** Aim of the task **
Repeat everything from the line holding "doc.recompute()" to the line holding "if empty is", inclusive, exactly. Leave out the rest.

** Given material **
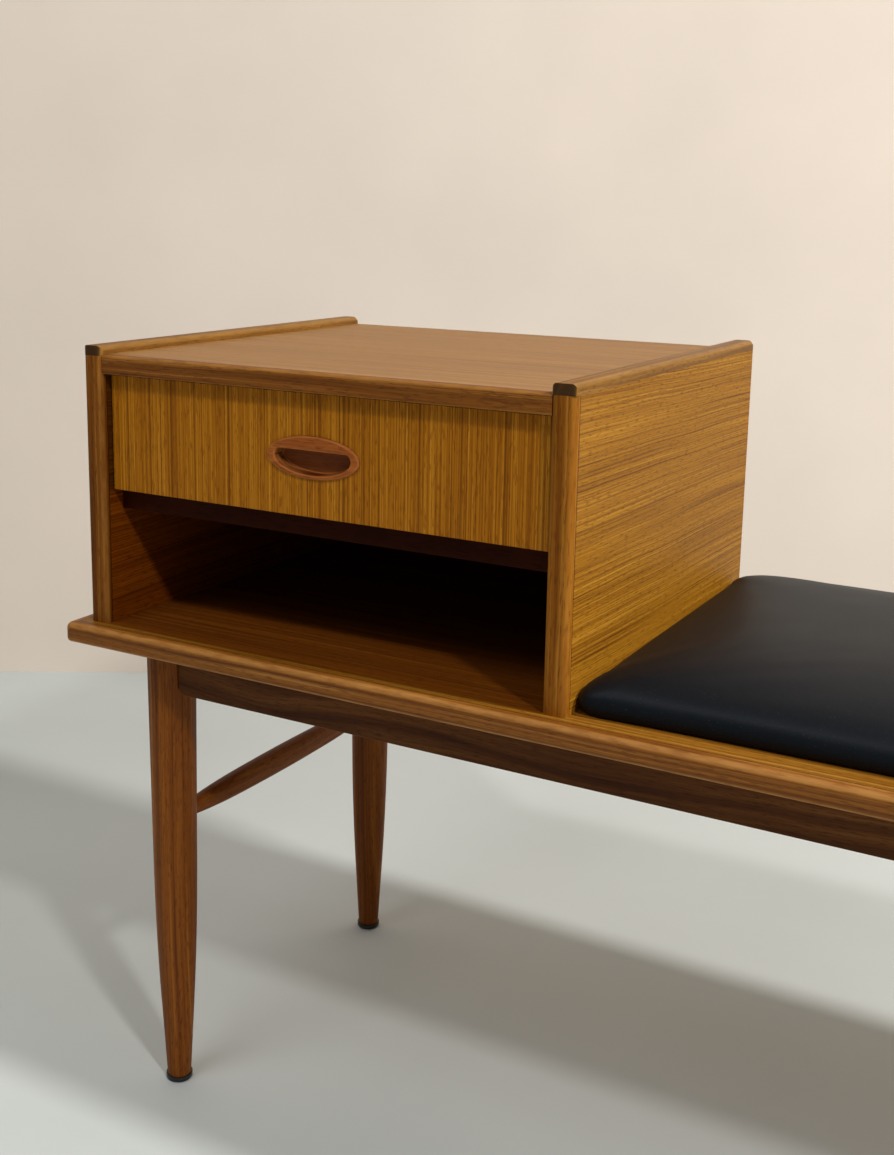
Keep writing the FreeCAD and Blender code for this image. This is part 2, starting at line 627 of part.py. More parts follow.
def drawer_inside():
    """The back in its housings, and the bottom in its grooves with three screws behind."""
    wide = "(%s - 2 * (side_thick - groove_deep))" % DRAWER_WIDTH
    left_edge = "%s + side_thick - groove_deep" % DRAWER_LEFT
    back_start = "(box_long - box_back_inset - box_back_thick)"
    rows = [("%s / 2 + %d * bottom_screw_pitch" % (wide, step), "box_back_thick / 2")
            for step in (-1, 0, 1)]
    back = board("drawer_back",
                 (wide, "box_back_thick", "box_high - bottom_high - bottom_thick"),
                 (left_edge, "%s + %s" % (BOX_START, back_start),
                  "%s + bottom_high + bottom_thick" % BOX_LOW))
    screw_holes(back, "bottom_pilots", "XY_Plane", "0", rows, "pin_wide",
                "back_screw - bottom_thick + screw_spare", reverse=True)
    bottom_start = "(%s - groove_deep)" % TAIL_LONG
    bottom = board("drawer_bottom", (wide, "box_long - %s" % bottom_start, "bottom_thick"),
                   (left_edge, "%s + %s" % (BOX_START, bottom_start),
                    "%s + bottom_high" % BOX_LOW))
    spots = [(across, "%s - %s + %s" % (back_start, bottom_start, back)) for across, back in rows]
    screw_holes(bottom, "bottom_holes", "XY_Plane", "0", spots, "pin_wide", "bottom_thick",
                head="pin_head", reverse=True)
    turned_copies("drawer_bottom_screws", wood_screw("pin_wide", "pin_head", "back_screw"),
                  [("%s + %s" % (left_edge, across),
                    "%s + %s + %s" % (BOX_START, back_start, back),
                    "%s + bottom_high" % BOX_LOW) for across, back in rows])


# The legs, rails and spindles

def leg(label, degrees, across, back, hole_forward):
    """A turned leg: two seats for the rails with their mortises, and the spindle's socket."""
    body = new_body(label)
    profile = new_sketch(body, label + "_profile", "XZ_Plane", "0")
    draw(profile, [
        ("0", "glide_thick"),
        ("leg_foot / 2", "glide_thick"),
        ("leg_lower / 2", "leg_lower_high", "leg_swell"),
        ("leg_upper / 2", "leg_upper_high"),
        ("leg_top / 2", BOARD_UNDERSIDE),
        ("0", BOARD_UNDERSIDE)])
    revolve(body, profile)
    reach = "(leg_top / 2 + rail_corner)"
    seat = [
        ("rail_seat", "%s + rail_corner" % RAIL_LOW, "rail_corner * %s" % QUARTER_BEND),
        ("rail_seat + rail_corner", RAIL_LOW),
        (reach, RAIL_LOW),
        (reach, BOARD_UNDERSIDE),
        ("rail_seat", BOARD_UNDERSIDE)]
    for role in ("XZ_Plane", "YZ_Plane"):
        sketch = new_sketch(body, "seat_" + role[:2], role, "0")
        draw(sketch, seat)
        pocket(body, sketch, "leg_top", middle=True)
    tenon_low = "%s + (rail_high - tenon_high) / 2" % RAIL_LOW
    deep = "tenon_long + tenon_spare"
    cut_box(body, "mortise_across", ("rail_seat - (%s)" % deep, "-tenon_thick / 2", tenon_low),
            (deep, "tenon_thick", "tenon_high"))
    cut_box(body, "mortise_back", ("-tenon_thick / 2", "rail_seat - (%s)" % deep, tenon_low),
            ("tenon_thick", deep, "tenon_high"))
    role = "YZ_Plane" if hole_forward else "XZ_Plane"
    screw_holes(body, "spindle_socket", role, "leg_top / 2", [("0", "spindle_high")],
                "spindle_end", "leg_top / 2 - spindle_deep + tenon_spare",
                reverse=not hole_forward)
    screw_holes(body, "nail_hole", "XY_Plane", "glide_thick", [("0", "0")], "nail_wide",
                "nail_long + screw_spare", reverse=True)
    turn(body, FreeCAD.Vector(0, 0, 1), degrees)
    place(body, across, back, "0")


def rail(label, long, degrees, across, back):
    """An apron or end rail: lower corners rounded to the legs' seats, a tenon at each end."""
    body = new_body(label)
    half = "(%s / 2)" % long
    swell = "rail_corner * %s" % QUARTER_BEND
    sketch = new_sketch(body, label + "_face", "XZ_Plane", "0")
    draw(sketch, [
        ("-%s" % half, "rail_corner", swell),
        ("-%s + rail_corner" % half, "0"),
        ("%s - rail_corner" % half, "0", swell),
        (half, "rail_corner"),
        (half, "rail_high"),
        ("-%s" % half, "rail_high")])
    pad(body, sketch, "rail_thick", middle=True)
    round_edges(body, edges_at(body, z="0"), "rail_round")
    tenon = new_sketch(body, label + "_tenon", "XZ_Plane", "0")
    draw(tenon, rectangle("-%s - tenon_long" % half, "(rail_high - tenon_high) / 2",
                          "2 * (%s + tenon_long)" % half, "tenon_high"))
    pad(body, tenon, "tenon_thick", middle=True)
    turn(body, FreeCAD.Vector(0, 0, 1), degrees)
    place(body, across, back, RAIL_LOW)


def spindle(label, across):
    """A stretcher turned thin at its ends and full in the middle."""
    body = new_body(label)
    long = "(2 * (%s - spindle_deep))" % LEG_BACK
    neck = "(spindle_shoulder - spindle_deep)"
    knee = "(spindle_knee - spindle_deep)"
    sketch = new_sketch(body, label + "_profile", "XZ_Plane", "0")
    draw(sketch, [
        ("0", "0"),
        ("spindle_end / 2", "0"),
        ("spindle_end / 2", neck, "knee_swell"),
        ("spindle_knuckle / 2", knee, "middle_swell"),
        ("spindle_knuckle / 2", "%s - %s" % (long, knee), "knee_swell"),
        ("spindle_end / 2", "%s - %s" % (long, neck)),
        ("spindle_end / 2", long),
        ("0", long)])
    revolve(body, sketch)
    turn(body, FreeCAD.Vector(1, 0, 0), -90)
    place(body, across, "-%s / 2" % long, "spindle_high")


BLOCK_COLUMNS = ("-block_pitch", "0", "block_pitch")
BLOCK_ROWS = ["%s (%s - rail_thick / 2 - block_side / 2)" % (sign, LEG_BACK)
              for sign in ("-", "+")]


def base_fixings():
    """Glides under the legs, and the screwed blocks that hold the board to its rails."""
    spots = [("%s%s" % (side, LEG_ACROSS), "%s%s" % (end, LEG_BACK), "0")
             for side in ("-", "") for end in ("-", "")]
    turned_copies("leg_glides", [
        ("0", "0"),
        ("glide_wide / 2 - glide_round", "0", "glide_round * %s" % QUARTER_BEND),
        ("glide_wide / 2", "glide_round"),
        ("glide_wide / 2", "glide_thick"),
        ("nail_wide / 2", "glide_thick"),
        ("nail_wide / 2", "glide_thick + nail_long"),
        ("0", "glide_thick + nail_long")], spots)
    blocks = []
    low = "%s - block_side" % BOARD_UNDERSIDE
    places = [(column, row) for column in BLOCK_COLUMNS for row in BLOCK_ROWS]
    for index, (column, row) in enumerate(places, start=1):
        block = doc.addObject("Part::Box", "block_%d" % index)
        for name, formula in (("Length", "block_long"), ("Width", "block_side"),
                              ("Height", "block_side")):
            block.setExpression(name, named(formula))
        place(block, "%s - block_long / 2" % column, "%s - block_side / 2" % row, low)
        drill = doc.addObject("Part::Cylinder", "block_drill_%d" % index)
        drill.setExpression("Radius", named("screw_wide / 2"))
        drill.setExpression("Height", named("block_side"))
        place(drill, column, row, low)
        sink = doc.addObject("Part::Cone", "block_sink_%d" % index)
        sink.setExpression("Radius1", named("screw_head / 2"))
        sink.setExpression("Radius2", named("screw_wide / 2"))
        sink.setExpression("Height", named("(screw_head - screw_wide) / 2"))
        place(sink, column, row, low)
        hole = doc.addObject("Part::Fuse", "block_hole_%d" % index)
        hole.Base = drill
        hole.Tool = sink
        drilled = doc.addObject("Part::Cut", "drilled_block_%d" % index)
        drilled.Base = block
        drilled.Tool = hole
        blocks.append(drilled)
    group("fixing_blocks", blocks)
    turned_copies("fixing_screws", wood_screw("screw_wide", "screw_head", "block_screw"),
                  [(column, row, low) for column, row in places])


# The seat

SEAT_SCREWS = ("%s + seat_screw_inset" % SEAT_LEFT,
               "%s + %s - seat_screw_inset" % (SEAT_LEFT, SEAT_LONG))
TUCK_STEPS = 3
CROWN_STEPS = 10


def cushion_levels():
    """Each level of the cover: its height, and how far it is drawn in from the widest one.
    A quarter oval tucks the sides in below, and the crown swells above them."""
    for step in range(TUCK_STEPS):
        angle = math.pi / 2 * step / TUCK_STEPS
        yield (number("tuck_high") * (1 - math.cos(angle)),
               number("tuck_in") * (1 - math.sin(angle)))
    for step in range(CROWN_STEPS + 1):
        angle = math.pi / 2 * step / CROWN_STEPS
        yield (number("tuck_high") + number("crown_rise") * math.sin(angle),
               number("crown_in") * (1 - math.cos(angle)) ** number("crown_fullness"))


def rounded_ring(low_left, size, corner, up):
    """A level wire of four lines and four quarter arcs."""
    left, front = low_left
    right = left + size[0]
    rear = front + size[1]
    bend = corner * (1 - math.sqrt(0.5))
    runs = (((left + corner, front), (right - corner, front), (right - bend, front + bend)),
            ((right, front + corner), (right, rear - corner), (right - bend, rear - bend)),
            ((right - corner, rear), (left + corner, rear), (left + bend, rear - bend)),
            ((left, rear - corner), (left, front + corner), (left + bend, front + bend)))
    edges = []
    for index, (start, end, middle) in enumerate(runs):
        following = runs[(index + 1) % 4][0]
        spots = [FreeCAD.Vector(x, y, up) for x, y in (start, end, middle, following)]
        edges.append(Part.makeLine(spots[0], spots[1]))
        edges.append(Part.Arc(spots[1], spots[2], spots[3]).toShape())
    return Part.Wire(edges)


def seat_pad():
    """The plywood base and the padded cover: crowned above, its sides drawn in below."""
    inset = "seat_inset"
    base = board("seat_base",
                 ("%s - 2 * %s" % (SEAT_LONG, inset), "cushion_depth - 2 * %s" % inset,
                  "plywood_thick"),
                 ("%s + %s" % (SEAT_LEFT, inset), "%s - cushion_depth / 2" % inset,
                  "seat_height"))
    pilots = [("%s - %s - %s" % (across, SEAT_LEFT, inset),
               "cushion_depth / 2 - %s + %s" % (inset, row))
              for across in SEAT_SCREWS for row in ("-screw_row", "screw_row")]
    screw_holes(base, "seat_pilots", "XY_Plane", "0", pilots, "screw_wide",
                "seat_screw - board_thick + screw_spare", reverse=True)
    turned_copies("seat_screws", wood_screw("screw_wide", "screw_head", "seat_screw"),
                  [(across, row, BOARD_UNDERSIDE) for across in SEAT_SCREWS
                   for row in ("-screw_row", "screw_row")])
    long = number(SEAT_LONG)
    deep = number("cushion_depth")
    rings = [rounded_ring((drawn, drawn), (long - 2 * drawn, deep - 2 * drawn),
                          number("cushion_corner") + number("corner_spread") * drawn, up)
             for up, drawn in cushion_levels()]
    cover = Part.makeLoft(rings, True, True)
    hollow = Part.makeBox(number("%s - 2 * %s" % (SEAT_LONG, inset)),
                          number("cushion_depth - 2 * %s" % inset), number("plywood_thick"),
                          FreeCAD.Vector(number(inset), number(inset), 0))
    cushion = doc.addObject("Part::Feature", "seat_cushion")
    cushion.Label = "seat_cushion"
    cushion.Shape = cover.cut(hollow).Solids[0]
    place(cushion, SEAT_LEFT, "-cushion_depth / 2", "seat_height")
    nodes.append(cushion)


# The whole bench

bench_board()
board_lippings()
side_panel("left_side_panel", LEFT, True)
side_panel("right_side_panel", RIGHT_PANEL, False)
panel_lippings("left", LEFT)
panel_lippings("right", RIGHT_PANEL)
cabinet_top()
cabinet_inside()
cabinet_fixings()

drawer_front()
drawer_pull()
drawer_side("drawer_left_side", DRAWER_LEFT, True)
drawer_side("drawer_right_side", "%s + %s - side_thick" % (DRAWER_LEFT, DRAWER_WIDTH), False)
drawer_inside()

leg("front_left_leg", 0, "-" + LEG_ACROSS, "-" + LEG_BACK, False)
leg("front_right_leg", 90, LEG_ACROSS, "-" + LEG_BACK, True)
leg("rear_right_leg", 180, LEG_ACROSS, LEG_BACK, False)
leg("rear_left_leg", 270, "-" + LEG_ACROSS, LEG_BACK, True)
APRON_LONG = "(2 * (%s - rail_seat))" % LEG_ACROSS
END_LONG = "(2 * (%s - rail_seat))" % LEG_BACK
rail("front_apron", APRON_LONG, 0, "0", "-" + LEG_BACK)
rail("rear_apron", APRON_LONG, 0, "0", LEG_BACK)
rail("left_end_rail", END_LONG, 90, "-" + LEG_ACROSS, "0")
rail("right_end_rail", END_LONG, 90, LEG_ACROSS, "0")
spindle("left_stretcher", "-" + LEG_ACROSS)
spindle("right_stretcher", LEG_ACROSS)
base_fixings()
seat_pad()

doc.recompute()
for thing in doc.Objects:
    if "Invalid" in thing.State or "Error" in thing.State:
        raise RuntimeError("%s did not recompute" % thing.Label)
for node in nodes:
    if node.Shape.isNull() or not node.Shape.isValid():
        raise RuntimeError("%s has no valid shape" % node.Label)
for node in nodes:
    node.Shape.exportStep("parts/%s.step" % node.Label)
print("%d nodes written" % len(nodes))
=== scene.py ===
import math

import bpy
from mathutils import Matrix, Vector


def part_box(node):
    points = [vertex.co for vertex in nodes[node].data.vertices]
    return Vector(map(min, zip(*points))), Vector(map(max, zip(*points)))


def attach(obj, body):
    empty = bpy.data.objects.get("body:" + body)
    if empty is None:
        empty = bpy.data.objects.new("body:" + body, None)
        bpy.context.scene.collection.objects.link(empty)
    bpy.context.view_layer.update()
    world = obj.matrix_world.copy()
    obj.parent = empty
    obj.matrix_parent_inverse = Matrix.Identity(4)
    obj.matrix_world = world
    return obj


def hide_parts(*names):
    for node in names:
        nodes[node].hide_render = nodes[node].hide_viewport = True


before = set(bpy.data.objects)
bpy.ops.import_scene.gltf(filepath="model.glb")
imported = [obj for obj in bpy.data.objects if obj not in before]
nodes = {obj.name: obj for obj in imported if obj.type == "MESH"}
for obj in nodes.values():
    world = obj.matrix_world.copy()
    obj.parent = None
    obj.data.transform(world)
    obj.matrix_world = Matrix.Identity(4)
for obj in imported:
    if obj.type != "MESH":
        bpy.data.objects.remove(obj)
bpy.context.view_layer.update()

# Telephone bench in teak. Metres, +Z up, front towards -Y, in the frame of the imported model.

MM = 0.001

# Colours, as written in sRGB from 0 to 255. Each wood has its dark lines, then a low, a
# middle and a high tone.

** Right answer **
doc.recompute()
for thing in doc.Objects:
    if "Invalid" in thing.State or "Error" in thing.State:
        raise RuntimeError("%s did not recompute" % thing.Label)
for node in nodes:
    if node.Shape.isNull() or not node.Shape.isValid():
        raise RuntimeError("%s has no valid shape" % node.Label)
for node in nodes:
    node.Shape.exportStep("parts/%s.step" % node.Label)
print("%d nodes written" % len(nodes))
=== scene.py ===
import math

import bpy
from mathutils import Matrix, Vector


def part_box(node):
    points = [vertex.co for vertex in nodes[node].data.vertices]
    return Vector(map(min, zip(*points))), Vector(map(max, zip(*points)))


def attach(obj, body):
    empty = bpy.data.objects.get("body:" + body)
    if empty is None:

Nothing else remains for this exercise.